▶ **GIVEN EXERCISE**:
What is needed is an exact copy of the lines from the one containing "Object.entries(SPRIGS).forEach(([name, sprig], k)" to the one containing "before = set(bpy.data.objects)", both lines included, and no other lines.

>>>

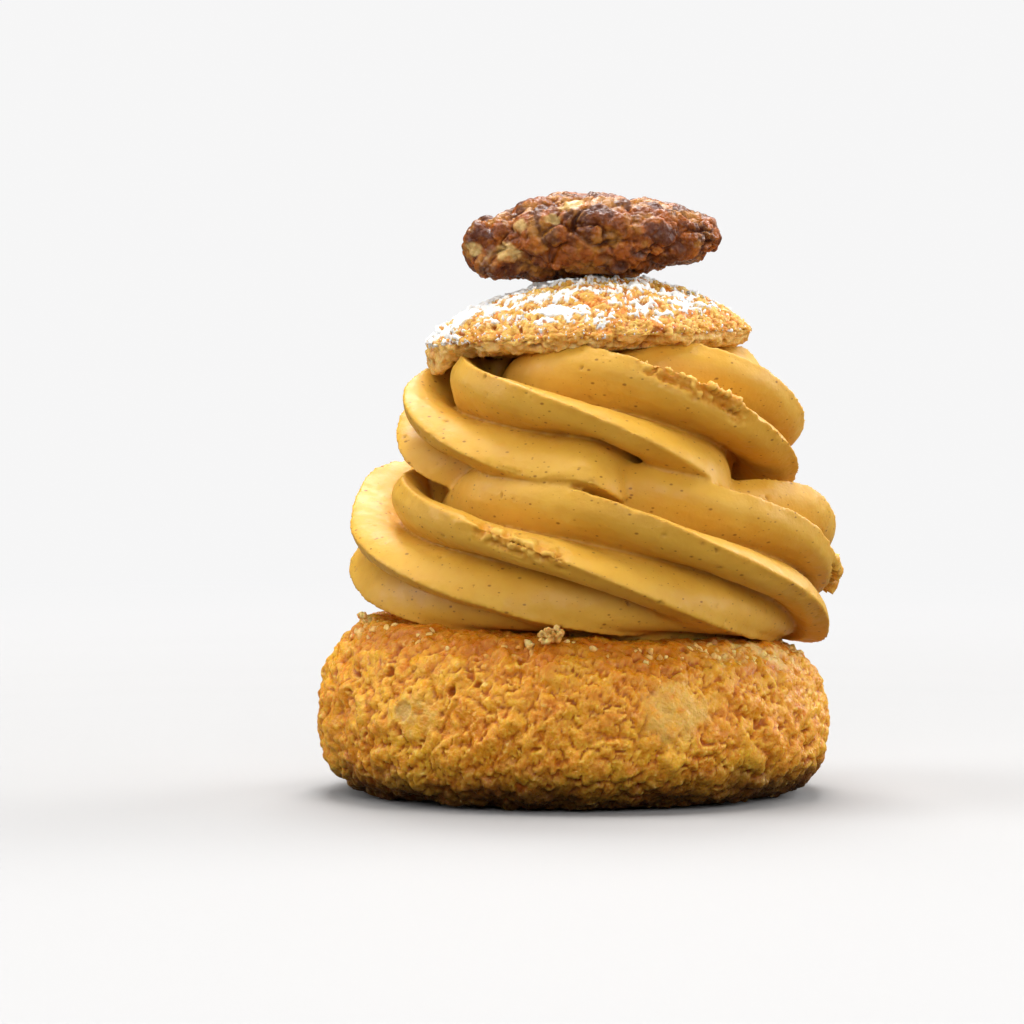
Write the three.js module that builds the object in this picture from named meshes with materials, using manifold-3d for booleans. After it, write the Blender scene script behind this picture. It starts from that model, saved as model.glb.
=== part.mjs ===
// Cream puff: a craquelin choux bun cut in two, with two tiers of piped
// cream between the halves and a candied nut half on the lid.
// Millimetres, +Z up. The origin is the centre of the base's flat underside.
// The front faces -Y. An azimuth of 0 points to the front and +90 to +X.

import * as THREE from 'three';
import { mergeVertices } from 'three/addons/utils/BufferGeometryUtils.js';
import Module from 'manifold-3d';

const wasm = await Module();
wasm.setup();

// ---------------------------------------------------------------- sizes

// Pieces that touch keep this gap.
const GAP = 0.3;
// Faces of the cream that are this close to one plane are merged.
const FLATNESS = 0.1;

// Lower half of the bun: a squat round body with a flat cut on top.
const BASE = {
  sides: 54,
  footRings: 6,
  // Rings crowd towards the foot, where the body turns under most.
  footCrowding: 1.6,
  shoulderRings: 8,
  bellyRadius: 32.1,
  bellyHeight: 8.5,
  footRadius: 19,
  cutRadius: 24,
  height: 20.1,
  // The cut rises by this much for each millimetre towards -X.
  cutSlope: 0.053,
  // Exponents of the round below the belly and of the shoulder above it.
  footRound: 2.4,
  shoulderRound: 2,
  unevenness: 0.012,
};

// Cream: a rope from a six-pointed nozzle, laid in two rising turns.
const ROPE = {
  ridges: 6,
  // Depth of a valley between two ridges, as a share of the rope's radius.
  valley: 0.26,
  // A ridge's underside is fuller than its upper side.
  underside: 3.4,
  upperSide: 1.5,
  // How much of a ridge's height is the sharp edge along its crest.
  crestEdge: 0.13,
  from: -230,
  to: 640,
  pieces: 6,
  ringsPerPiece: 13,
  // Places of the points from one ridge's crest to the next one's.
  across: [0, 0.2, 0.42, 0.5, 0.74],
};
const COURSE = {
  // Height of the rope's middle.
  height: [
    [-230, 26], [-180, 29], [-110, 30.5], [10, 30.8], [90, 28.8], [180, 35.3],
    [250, 43.2], [365, 45.5], [450, 45.2], [540, 49.3], [640, 53],
  ],
  // Distance of the rope's middle from the axis it winds around.
  turn: [
    [-230, 17], [-180, 19.5], [-110, 20.7], [90, 22.5], [180, 18.5],
    [250, 16.5], [370, 16.5], [450, 15.6], [540, 13.5], [640, 8],
  ],
  // Radius of the rope over its crests.
  girth: [
    [-230, 2.5], [-190, 8.5], [-110, 9.9], [90, 10], [180, 10.2], [270, 10.4],
    [370, 11], [450, 10.9], [540, 9.8], [640, 6],
  ],
  // How far the rope has turned about its own middle.
  twist: [
    [-240, -235], [-160, -120], [-116, -60], [-62, 0], [-9, 60], [35, 120],
    [99, 180], [232, 360], [311, 480], [368, 540], [414, 600], [640, 836],
  ],
  // Sideways place (X) of the axis it winds around.
  axis: [[-230, 2.1], [90, 2.1], [270, 2.9], [640, 2.9]],
};
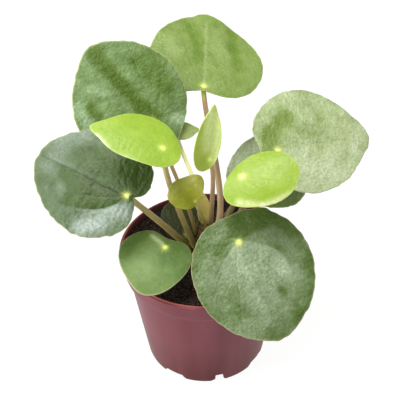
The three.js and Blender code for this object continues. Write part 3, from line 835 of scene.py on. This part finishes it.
tan = stalk_skin("fleshy_stalk_tan", "82763a", "b4a262", "c4b474")
dark_tan = stalk_skin("fleshy_stalk_dark_tan", "7c6c38", "9a8450", "8c8048")
pink = stalk_skin("fleshy_stalk_pink", "7a6c40", "b4966e", "bc9a74", joint="b4b84a")
pale = stalk_skin("fleshy_stalk_pale", "e4dc98", "f2f0b0", "eaea9c")
# Three stalks under the leaves get a darker tan: painted shade from the leaves above them
painted_shade_tan = stalk_skin("fleshy_stalk_tan_painted_shade", "544c22", "766a3a", "80763e")
STALK_SKINS = {"top": pink, "folded": pink, "behind": pale, "back_left": dark_tan,
               "right": painted_shade_tan, "lime_right": painted_shade_tan, "low_right": painted_shade_tan}
for name, piece in stalks.items():
    dress(piece, f"stalk_{name}", STALK_SKINS.get(name, tan))
print("stalks that aren't plain tan:", *STALK_SKINS)

# %% [markdown]
# ## The trunk
# The old leaves of a money plant fall and leave oval scars round a short brown trunk. The trunk is
# rolled from a grid as the stalks are, with shallow rings and knobs where those leaves sat.

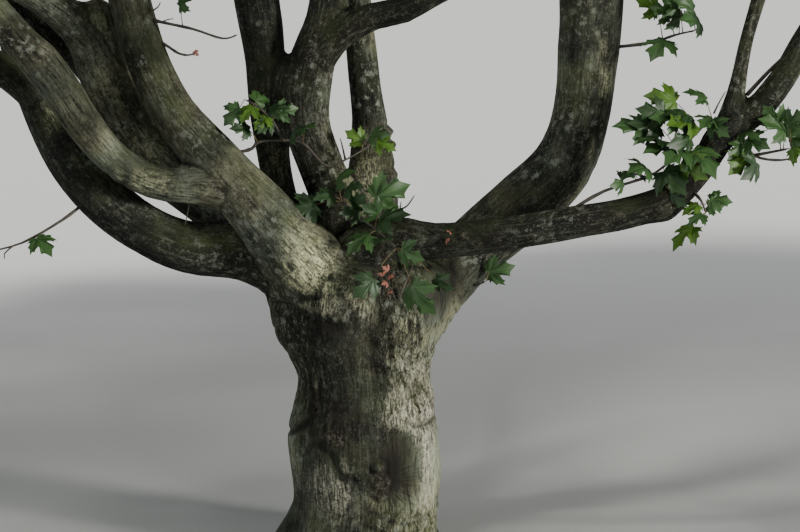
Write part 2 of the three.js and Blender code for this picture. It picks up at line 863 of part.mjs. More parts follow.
// A named mesh with its own material
function meshOf(name, body, [colour, roughness]) {
  const { vertProperties, triVerts } = body.getMesh();
  const geometry = new THREE.BufferGeometry();
  geometry.setAttribute("position", new THREE.BufferAttribute(new Float32Array(vertProperties), 3));
  geometry.setIndex(new THREE.BufferAttribute(new Uint32Array(triVerts), 1));
  geometry.computeVertexNormals();
  const material = new THREE.MeshStandardMaterial({ color: colour, roughness, metalness: 0 });
  const mesh = new THREE.Mesh(geometry, material);
  mesh.name = name;
  return mesh;
}

// All limbs with their rows, seated in order
function growLimbs(masses) {
  const limbs = [];
  BOUGHS.forEach((bough, k) => {
    const rows = boughRows(bough, masses, seeded(11 + k));
    bough.rows = rows;
    const { parts, sides, feeds, split } = bough;
    const row = stations(rows);
    limbs.push({ parts, sides, feeds, row, cut: (split || 0) * (bough.fine || 1) });
  });
  SIDE_LIMBS.forEach(([name, from, along, feeds], k) => {
    const parent = BOUGHS.find((bough) => bough.name === from);
    const rows = sideRows(parent, along, masses[feeds], seeded(71 + k));
    limbs.push({ parts: [name], sides: SIDE_SIDES, feeds, row: stations(rows), cut: 0 });
  });
  return limbs;
}

// The solids of a limb, parted at its bend
function limbBodies({ row, cut, sides }) {
  const rings = limbRings(row, sides, 0);
  if (!cut) return [skin(rings)];
  const shifted = rings[cut].map((point) => point.clone().addScaledVector(row[cut].dir, GAP));
  return [skin(rings.slice(0, cut + 1)), skin([shifted, ...rings.slice(cut + 1)])];
}

// Build the tree
const masses = crownMasses();
raiseWalls(Object.values(masses));
const limbs = growLimbs(masses);

const tree = new THREE.Group();
tree.name = "cappadocian_maple";
tree.add(meshOf("trunk", trunkSolid(0), BARK));

const cutters = [trunkSolid(2 * GAP)];
for (const limb of limbs) {
  const tool = skin(limbRings(limb.row, limb.sides, GAP));
  limbBodies(limb).forEach((body, i) => {
    for (const cutter of cutters) body = body.subtract(cutter);
    tree.add(meshOf(limb.parts[i], biggest(body), BARK));
  });
  cutters.push(tool);
}

Object.entries(SPRIGS).forEach(([name, sprig], k) => {
  tree.add(meshOf(`sprig_${name}`, sprigSolid(sprig, seeded(211 + k), cutters), LEAF_BRIGHT));
});

for (const [name, mass] of Object.entries(masses)) {
  const limb = limbs.find(({ feeds }) => feeds === name);
  tree.add(meshOf(`foliage_${name}`, massSolid(mass, limb, limbs), LEAF));
}

export default tree;
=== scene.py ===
import json
import math

import bpy
import numpy as np
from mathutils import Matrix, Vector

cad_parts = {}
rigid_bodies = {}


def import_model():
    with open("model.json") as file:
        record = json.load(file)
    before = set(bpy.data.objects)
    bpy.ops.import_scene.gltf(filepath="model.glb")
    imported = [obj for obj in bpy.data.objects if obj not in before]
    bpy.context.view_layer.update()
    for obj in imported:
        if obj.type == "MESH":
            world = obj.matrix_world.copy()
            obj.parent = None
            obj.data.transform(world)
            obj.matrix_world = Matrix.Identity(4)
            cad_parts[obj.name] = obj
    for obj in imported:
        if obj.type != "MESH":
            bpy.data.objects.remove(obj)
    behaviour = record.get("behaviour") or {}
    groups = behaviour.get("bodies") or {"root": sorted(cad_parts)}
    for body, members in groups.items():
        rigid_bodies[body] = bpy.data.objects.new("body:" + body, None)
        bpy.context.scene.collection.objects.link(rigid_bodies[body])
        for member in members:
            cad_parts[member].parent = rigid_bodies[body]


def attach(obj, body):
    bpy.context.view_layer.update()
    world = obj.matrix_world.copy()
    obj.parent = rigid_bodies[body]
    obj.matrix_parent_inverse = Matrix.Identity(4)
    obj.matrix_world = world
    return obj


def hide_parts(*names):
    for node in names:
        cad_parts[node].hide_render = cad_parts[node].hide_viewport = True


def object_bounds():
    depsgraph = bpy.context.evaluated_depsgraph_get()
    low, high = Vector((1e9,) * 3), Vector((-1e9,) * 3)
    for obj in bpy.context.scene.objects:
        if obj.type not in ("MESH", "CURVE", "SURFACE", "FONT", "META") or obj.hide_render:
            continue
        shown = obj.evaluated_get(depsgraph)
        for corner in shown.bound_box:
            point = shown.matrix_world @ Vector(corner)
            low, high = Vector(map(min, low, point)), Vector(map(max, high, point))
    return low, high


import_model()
CAD_BOX = [list(corner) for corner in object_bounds()]
MM = 0.001
UP = np.array([0.0, 0.0, 1.0])

# Trunk outline: height, middle x, half width, half depth
TRUNK_RINGS = [
    (0, -17, 217, 205),
    (32, -16, 204, 190),
    (75, -8, 193, 178),
    (130, 0, 184, 172),
    (210, -3, 189, 174),
    (288, -6, 190, 174),
    (360, -7, 182, 168),
    (432, -5, 170, 160),
    (487, -14, 181, 164),
    (537, -22, 205, 176),
    (600, -18, 224, 188),
    (660, -12, 216, 184),
    (712, -6, 186, 162),
    (744, -4, 108, 96),
]
FLARE = {"lobes": 5, "turn": 0.6, "depth": 15, "height": 110}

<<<

▶ **TASK RESULT**:
Object.entries(SPRIGS).forEach(([name, sprig], k) => {
  tree.add(meshOf(`sprig_${name}`, sprigSolid(sprig, seeded(211 + k), cutters), LEAF_BRIGHT));
});

for (const [name, mass] of Object.entries(masses)) {
  const limb = limbs.find(({ feeds }) => feeds === name);
  tree.add(meshOf(`foliage_${name}`, massSolid(mass, limb, limbs), LEAF));
}

export default tree;
=== scene.py ===
import json
import math

import bpy
import numpy as np
from mathutils import Matrix, Vector

cad_parts = {}
rigid_bodies = {}


def import_model():
    with open("model.json") as file:
        record = json.load(file)
    before = set(bpy.data.objects)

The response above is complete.